If there’s one thing I like about life after college (and there is only one thing—the rest is terrible—I want college back—please!), it’s the time I have to read. Working at a bookstore has caused me to reach a state bordering on gluttony with books. All day I sit in nooks, devouring first pages, first chapters, author bios, and reviews of books that pique my interest. While at the register, I read magazine after magazine, from Us Weekly (if you can call that reading) to The Economist. Through these practices, I have discovered an entirely new world of media that I never partook in before, and I come home with random facts about everything from Scrabble to Guitar Hero (as well as current affairs updates which are necessary in my Life Without Internet).

While feeding my book lust is fun, it has caused me to develop an overwhelming sense of deficiency. The list of books I MUST read grows larger every day, and sometimes I have to sit down and mourn for my lack of experience with major authors such as George Eliot, James Joyce, Haruki Murakami, Philip Roth, John Updike (RIP), Julio Cortazar, Willa Cather…the list goes on. And on. And on!

Luckily, I have developed a sort of remedy for this “crisis,” and have enrolled myself in a course of my own design, along with a growing book list. An accurate name for this course would be “Every Single Book That Takes Place in Paris,” or maybe “The Bohemian Lives of Parisian Café Dwellers ” or “Books That Make Me Wish I Were an Expat During the Middle of The 20th Century So Desperately that I Bought Cognac and Have Begun To Learn French From CDS In My Car.” The last one, although certainly too long for a course catalog, is probably the most accurate. I have involved myself in a time warp of literary and cultural immersion. The extent of my English major dorkiness has grown exponentially since college; my name is Taylor Katz, and I’m addicted to Paris literature.

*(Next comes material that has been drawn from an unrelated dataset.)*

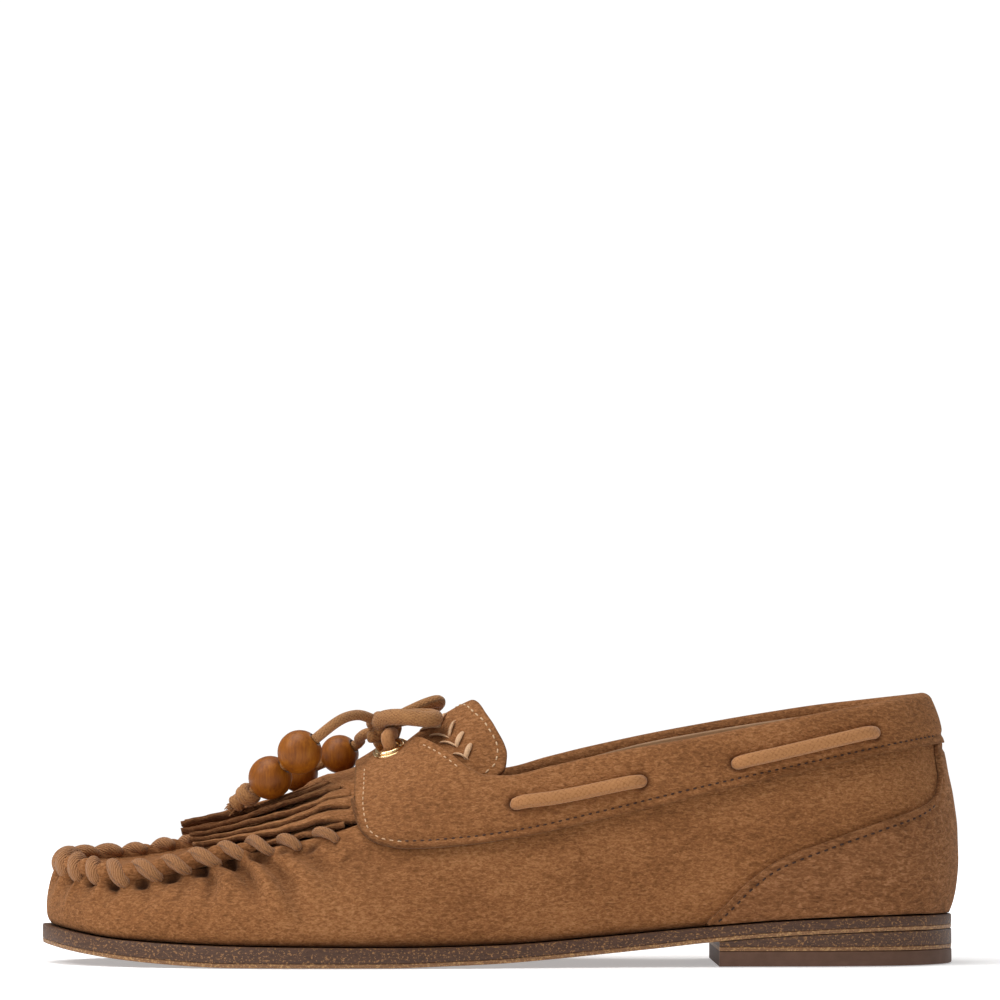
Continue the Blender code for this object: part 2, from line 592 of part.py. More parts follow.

There could be worse dependencies, surely. But the fact that my very small amount of money goes toward Paul Celan and Simone DeBeavoir is not acceptable. I must stop the madness! And yet, as I recite “Est-ce que vous voudriez boire du vin?” to myself in the car, and read Hemingway’s descriptions of Gertruide Stein, I can’t deny how much this minor project sustains me, and gets me increasingly excited for the European excursion I will be embarking on come April first. If by some miracle I get accepted to an MFA program, then I will be back in real academia by September, surrounded by others who commit themselves to words. If not, then I’ll be on my own again, succumbing to the whims of my own whirlwind book obsessions. For the sake of my own sanity, I sincerely hope for the former situation—I’d like a syllabus of someone else’s making, thank you very much.